C’est une petite entreprise qui ne connaît pas la crise : investir en Espagne moyennant la nationalité. Selon le Conseil général du notariat espagnol, les Marocains sont devenus, au premier semestre 2018, les premiers investisseurs étrangers (hors Europe) dans l’immobilier en Espagne. Avec 3.662 achats au premier semestre, ils sont passés devant les Chinois (2.222), les Russes (1.689) ou encore les Américains (556), et restent dans le sillage des Français (4.211), des Allemands (4.138) et des Roumains (3.872). Cette augmentation, qui dure depuis 2012, coïncide avec celle des obtentions de la nationalité espagnole par des ressortissants marocains.
Après l’explosion de la bulle immobilière en Espagne, le gouvernement cherche, par tous les moyens, à se débarrasser des quelque 900.000 de logements vacants. Mais récession et chômage obligent, le stock ne s’écoule pas, faute de repreneurs. Plan B : proposer d’octroyer un permis de résidence aux étrangers n’appartenant pas à l’Union européenne s’ils achètent un logement d’une valeur égale ou supérieure à 500.000 euros libre de toutes charges, c’est-à-dire, sans hypothèque. Une proposition qui reste moins chère que la République de Malte qui met en vente sa nationalité pour la modique somme de 650.000 euros.
La clef pour l’Europe
Ce « Golden Visa » est attribué pour une période initiale de deux ans, puis par périodes de cinq ans renouvelables tant que l’investissement est maintenu. Il permet à l’acquéreur et à sa famille de résider en Espagne, de se déplacer librement à travers l’espace Schengen et de travailler sur le territoire espagnol — octroyé automatiquement avec le permis de résidence. Après cinq ans de résidence ininterrompue en Espagne, il est possible d’obtenir un statut de résident permanent, et même la nationalité espagnole sous réserve de remplir certaines conditions.
Des « experts en dossiers d’immigration », souvent espagnols, proposent même d’aider les ressortissants marocains à empocher un titre de séjour espagnol, et donc Européen. Les démarches se font via WhatsApp, e-mail ou téléphone ; puis sont finalisées lors d’un entretien dans le pays de résidence du client, du Maroc au Koweït en passant par l’Iraq. Et, bien sûr, une promesse de « réussite proche de 100% ».
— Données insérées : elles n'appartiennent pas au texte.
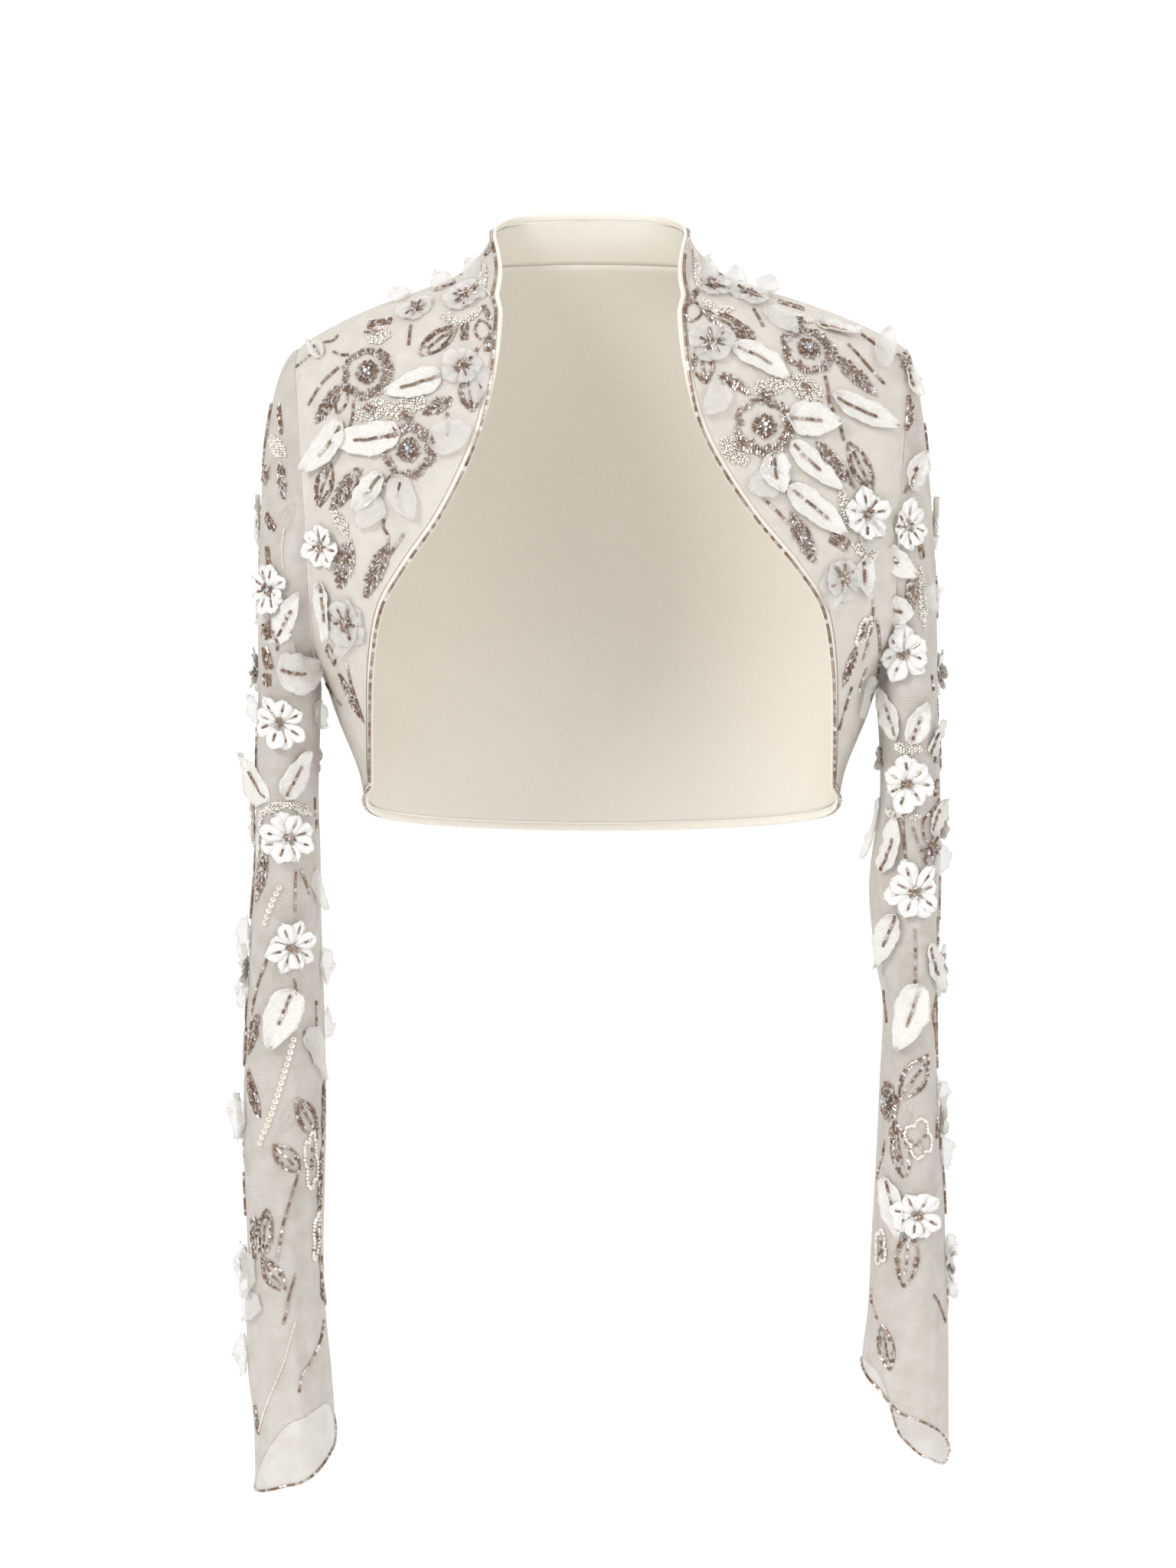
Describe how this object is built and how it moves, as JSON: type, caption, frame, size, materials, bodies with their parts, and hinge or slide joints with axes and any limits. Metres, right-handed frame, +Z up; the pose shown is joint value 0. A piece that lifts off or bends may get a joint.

Alarmée par le phénomène depuis 2017, l’Office des changes redoute que cette pratique facilite le blanchiment d’argent, la corruption et présente des risques pour la sécurité. La loi au Maroc est claire pour ce qui est du transfert de fonds à l’étranger : il faut justifier toute sortie d’argent auprès de l’Office des changes, même pour les particuliers. Les Marocains intéressés par un passeport ou un permis de séjour tarifé prennent le risque de se mettre en infraction fiscale, car transférer de telles sommes vers l’Europe est strictement interdit par l’Office des changes.